# 2003 745i self leveling susp?



## Aye Chingow! (Oct 6, 2003)

Hey guys and gals,

I just got a 745i and had it into the shop today for some new springs (H&R) to drop it a bit.

I had ordered the spring kit for a car WITHOUT the self leveling susp because when I access the menu I don't have the EDC comfort and sport slections available. Plus when I look at the rear susp there are coil springs there and I assumed that if it were self leveling there would be air springs only.

But the shop called and said I had airsprings... So they need to order a different kit (front springs only).

My question is: Is there an easy way to tell if I have self leveling or not? 

I looked again when I got home, but the coils back there are throwing me off. PLus the fact I have no "comfort" and "sport" settings in iDrive.

Help!


----------



## SevenMan (Nov 22, 2005)

I'm pretty sure that if you see coils in the rear, then your car doesn't have self-leveling.


----------



## Aye Chingow! (Oct 6, 2003)

SevenMan said:


> I'm pretty sure that if you see coils in the rear, then your car doesn't have self-leveling.


Thats what I thought. But the shop (Les Schwab, I live in WA) said it had air... Not sure what made them think that. Like I said, when I got home I looked again and even checked the manual for some clues. The only thing I could find that referenced "self-leveling" was EDC (Electronic Dampening Control) which I do not have.
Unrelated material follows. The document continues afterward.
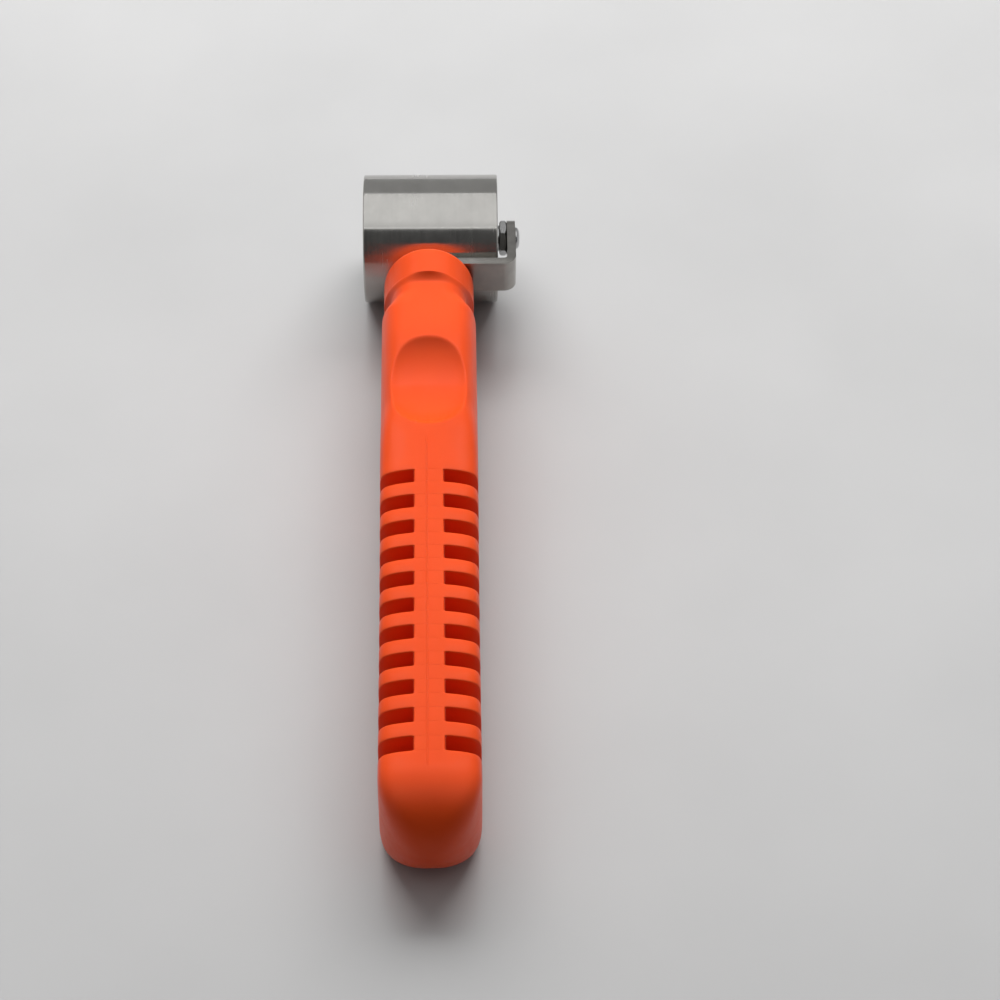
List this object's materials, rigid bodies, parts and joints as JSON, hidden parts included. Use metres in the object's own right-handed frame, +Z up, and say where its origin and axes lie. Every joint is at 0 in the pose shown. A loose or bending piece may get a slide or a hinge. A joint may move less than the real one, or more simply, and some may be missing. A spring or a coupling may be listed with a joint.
{
  "type": "seam roller",
  "caption": "Hand seam roller: a wide polished steel roller on ball bearings, held at one end by a bent steel arm set in a ribbed plastic handle with a thumb rest.",
  "frame": {"origin": "middle of the tool's footprint on the table it lies on, at table height", "axes": "+Z up from the table, X along the roller axis with the arm's ear on the +X side, +Y along the tool from the handle's butt towards the roller"},
  "size_m": [0.0374, 0.1938, 0.0307],
  "materials": {
    "handle_plastic": "semi-gloss moulded",
    "arm_steel": "zinc plated, satin",
    "axle_steel": "zinc plated",
    "clip_steel": "phosphated spring steel",
    "roller_steel": "polished",
    "bearing_steel": "ground",
    "cage_steel": "pressed",
    "shield_steel": "pressed",
    "ball_steel": "lapped"
  },
  "bodies": {
    "tool": {"handle": "handle_plastic", "bracket": "arm_steel", "axle": "axle_steel", "lock_nut": "axle_steel", "axle_shim": "axle_steel", "bearing_spacer": "axle_steel", "end_washer": "axle_steel", "retaining_clip": "clip_steel", "inboard_bearing_inner_ring": "bearing_steel", "outboard_bearing_inner_ring": "bearing_steel"},
    "roller": {"roller_shell": "roller_steel", "inboard_bearing_outer_ring": "bearing_steel", "inboard_bearing_left_shield": "shield_steel", "inboard_bearing_right_shield": "shield_steel", "outboard_bearing_outer_ring": "bearing_steel", "outboard_bearing_left_shield": "shield_steel", "outboard_bearing_right_shield": "shield_steel"},
    "inboard_balls": {"inboard_bearing_cage": "cage_steel", "inboard_bearing_ball_1": "ball_steel", "inboard_bearing_ball_2": "ball_steel", "inboard_bearing_ball_3": "ball_steel", "inboard_bearing_ball_4": "ball_steel", "inboard_bearing_ball_5": "ball_steel", "inboard_bearing_ball_6": "ball_steel", "inboard_bearing_ball_7": "ball_steel"},
    "outboard_balls": {"outboard_bearing_cage": "cage_steel", "outboard_bearing_ball_1": "ball_steel", "outboard_bearing_ball_2": "ball_steel", "outboard_bearing_ball_3": "ball_steel", "outboard_bearing_ball_4": "ball_steel", "outboard_bearing_ball_5": "ball_steel", "outboard_bearing_ball_6": "ball_steel", "outboard_bearing_ball_7": "ball_steel"}
  },
  "joints": [
    {"name": "roller_spin", "type": "hinge", "parent": "tool", "child": "roller", "pos_m": [-0.0027, 0.08158, 0.01535], "axis": [1, 0, 0], "continuous": true},
    {"name": "inboard_balls_orbit", "type": "hinge", "parent": "tool", "child": "inboard_balls", "pos_m": [-0.0027, 0.08158, 0.01535], "axis": [1, 0, 0], "continuous": true},
    {"name": "outboard_balls_orbit", "type": "hinge", "parent": "tool", "child": "outboard_balls", "pos_m": [-0.0027, 0.08158, 0.01535], "axis": [1, 0, 0], "continuous": true}
  ],
  "couplings": [
    {"joint": "inboard_balls_orbit", "follows": "roller_spin", "ratio": 0.6294},
    {"joint": "outboard_balls_orbit", "follows": "roller_spin", "ratio": 0.6294}
  ]
}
I think they were mistaken and had the correct spring kit. Which bums me out because I could have had it lowered already...


----------



## Aye Chingow! (Oct 6, 2003)

I found a graphic for the 750 (2006) on the BMW wesite that shows the drivetrain and suspension with the self leveling airsprings in the back. Those airsprings look VERY different from what I have. Like I said, I have coils on the back of mine. Do you think it is safe to assume that I was correct the first time and DO NOT have slef-leveling susp? I am wondering why the shop thought it had it. One would think thry would know self leveling from normal when they see it...


----------



## SevenMan (Nov 22, 2005)

If they dont know the difference between self-leveling and non self-leveling then I would take it to another shop just to be on the safe side. Sounds like they're not too experienced.


----------



## Aye Chingow! (Oct 6, 2003)

.


----------



## Aye Chingow! (Oct 6, 2003)

SevenMan said:


> If they dont know the difference between self-leveling and non self-leveling then I would take it to another shop just to be on the safe side. Sounds like they're not too experienced.


I hear ya... But they are a big chain of tire/wheel/allignment shops here (over 100 stores I think) and they have a great service warranty.
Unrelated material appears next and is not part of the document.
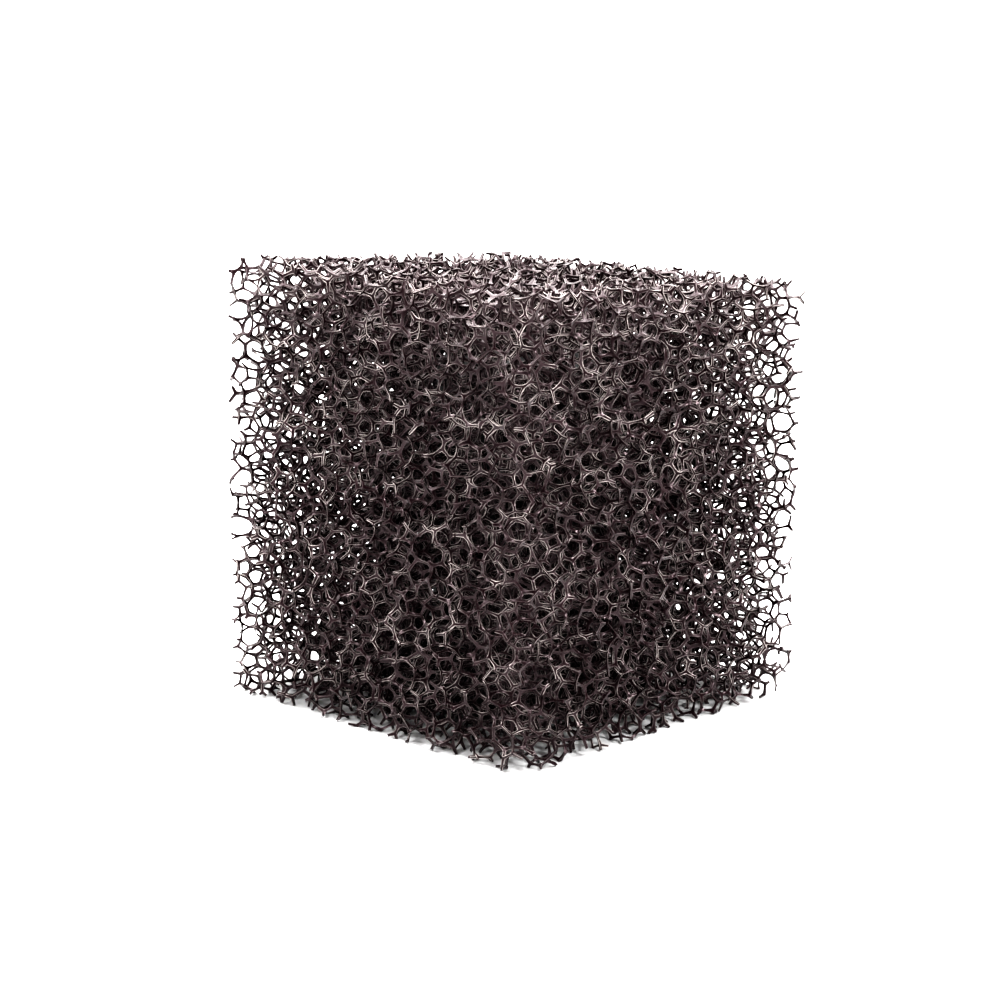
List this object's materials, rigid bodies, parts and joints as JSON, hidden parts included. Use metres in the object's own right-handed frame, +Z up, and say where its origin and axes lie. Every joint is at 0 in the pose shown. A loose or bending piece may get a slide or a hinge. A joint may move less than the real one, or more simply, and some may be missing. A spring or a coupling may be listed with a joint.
{
  "type": "sponge filter",
  "caption": "Block of coarse open-cell foam that slips over a slotted strainer core with a rubber-lined socket for an intake pipe.",
  "frame": {"origin": "middle of the base, on the surface that the block stands on", "axes": "+Z up along the core, away from the pipe socket; X along the block's wider side, Y along its narrower side"},
  "size_m": [0.05, 0.049, 0.053],
  "materials": {
    "foam": "satin",
    "strainer": "satin",
    "plug": "satin",
    "socket": "satin",
    "bush": "matte"
  },
  "bodies": {
    "core": {"strainer_tube": "strainer", "nose_plug": "plug", "socket_adapter": "socket", "rubber_bush": "bush"},
    "foam": {"foam_block": "foam"}
  },
  "joints": [
    {"name": "foam_lift", "type": "slide", "parent": "core", "child": "foam", "axis": [0, 0, 1], "range_m": [0, 0.046]}
  ]
}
Anyway, I called the local BMW dealer and had service look up my VIN. According to their records my car DOES NOT have EDC which means it couldn't have the self leveling airsprings. So we had the correct parts in the first place. The car would have been done last Sat. but now I have to take it bake tomorrow.

Oh well. Can't wait to see it without the HUGE gap between those 255/40/19 & 285/35/19 steamrollers and the fender! Should look pretty good.

One last note: I am truely amazed at how well this car corners. Especially now that I know it isn't "augmented" with EDC.


----------



## SevenMan (Nov 22, 2005)

Yeah, my fender gap is killing me right now. I'm also having my car dropped this coming up weekend. I'll be using intrax springs which will drop it 1.4" F/R.


----------